Either way, they need to issue a public statement that they value their LGBT customers, or something more than just "oops, it's a glitch" because that sounds like bullshit and no one is buying it. If it really was a glitch they need to release more details about what happened and how they plan to fix it.

And they need to get a new PR person, because while everyone is freaking out about this and turning away from them because they didn't issue a better statement to the public, even if it's only short-lived, they are losing sales.
@Karen W & others-

I'm not saying the Twitterstorm didn't work; it did. I just don't think calling for a boycott at that point was necessary yet. As Heather M pointed out above, we can't cry "boycott" at every single infraction or we risk marginalizing ourselves.

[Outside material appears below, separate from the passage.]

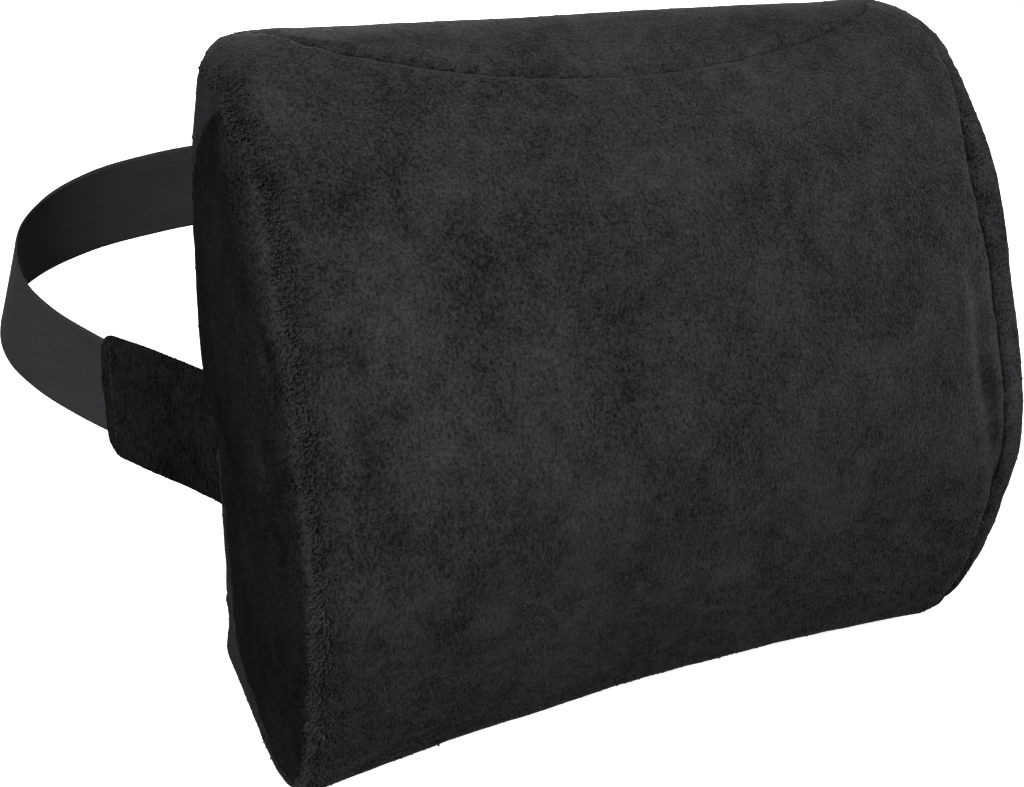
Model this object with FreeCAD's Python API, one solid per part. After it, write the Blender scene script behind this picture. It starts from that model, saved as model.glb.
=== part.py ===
import FreeCAD, Part

import math
import os

# A foam lumbar cushion in a zipped velour cover, with an elastic strap loop at its back.
# Millimetres. X runs across the cushion, +Y points to the chair back, Z is up.
# The origin is the middle of the flat base, which is what the cushion stands on.

# ---- cushion ----
WIDTH = 350.0
HEIGHT = 298.0
# depth of the side outline at fractions of the height, from the base to the top
DEPTHS = ((0.0, 110.0), (0.2, 137.0), (0.4, 145.0), (0.6, 124.0), (0.8, 94.0), (1.0, 32.0))
REAR_Y = DEPTHS[0][1] / 2            # the flat back, against the chair
HOLLOW = 9.7                         # the front is this much further back at mid width
FRONT_CORNER_R = 13.0                # upright corners, seen from above
REAR_CORNER_R = 7.0
TOP_SIDE_R = 24.0                    # left and right ends of the top edge
TOP_FRONT_R = 13.0
TOP_REAR_R = 7.0
BASE_FRONT_R = 14.0
BASE_SIDE_R = 5.0
BASE_REAR_R = 4.0

# ---- layers, from the outside in ----
COVER_T = 2.0
LINER_GAP = 0.4
LINER_T = 0.8
FOAM_GAP = 0.3
ZIP_ROOM = 2.4                       # depth behind the back panels for the zip's tapes and slider

# ---- seams ----
SEAM_GAP = 0.2                       # between neighbouring panels
GUSSET_EDGE = 10.0                   # the side panels reach this far round the upright edges
TOP_SEAM_END = HEIGHT + 7.0          # the curved top seam rises to here at its ends, over the top edge
TOP_SEAM_SAG = 23.5                  # how far it dips at mid width
BASE_SEAM_BACK = 18.0                # the front panel's turn under the base
SPLIT_Y = REAR_Y - 25.0              # inside the foam: parts the front panel from the back panels

# ---- zip across the back ----
ZIP_Z = 40.0
ZIP_SLOT_LENGTH = 290.0
ZIP_SLOT_HEIGHT = 11.0
TAPE_LENGTH = 300.0
TAPE_WIDTH = 14.0
TAPE_T = 0.6
TAPE_DEPTH = COVER_T + 0.05          # outer face of the tapes, in from the back
ZIP_MIDDLE_GAP = 1.2                 # between the two halves, where the slider's web runs
COIL_HEIGHT = 2.3
COIL_OUT = 0.1                       # outer face of the coils, in from the back
STOP_LENGTH = 3.0
STOP_INSET = 2.0                     # from the slot's end to a stop
STOP_GAP = 0.15

SLIDER_LENGTH = 12.0
SLIDER_HEIGHT = 8.4
SLIDER_WALL = 1.1
SLIDER_CLEAR = 0.3
CROWN_LENGTH = 7.6
CROWN_RISE = 2.6
CROWN_WIDTH = 1.8
CROWN_EYE_LENGTH = 4.8
CROWN_EYE_RISE = 1.5
PULL_PIN_R = 0.6
PULL_LENGTH = 26.0
PULL_WIDTH = 7.0
PULL_T = 1.3
PULL_LEG = 1.4
PULL_EYE_LENGTH = 5.4                # clears the crown as the pull flips over
PULL_CORNER_R = 2.5
PULL_HOLE_R = 1.5
PULL_HOLE_INSET = 4.5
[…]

I didn't know about the romance writers issue. I think Amazon has to tread a thin line. Since unlike a physical bookstore they can't try to keep children out of the more mature areas, how do they run a site that is safe for kids (not that non-erotic gay novels should be considered unsafe) while maintaining open access for adults? It's something they need to figure out, but there will be missteps along the way.
Nicely put.
I've run a (not-very-profitable) Amazon affiliate store for years, and (as I tweeted last night) I will shut it down if Amazon doesn't shape up.
But I worry about the power of Twitter (etc.) to facilitate mob mentality in a case like this. I *suspect* the "mob" (which includes me!) is right this time, but it won't always be.
I'm willing to give Amazon a few days to prove itself.
Yes, discrimination is ugly no matter what form it takes or who it targets. Personally, I've been boycotting Amazon for six months now because of the anti-Catholicism and bigotry displayed on their Reviewers Discussion Board. Shameful.
They have other "glitches" they need to fix before I will shop with them, but I do appreciate your even-handed approach to wait and see.
Thanks for clarifying - I use them quite a bit, but that would have changed quickly if this wasn't remedied.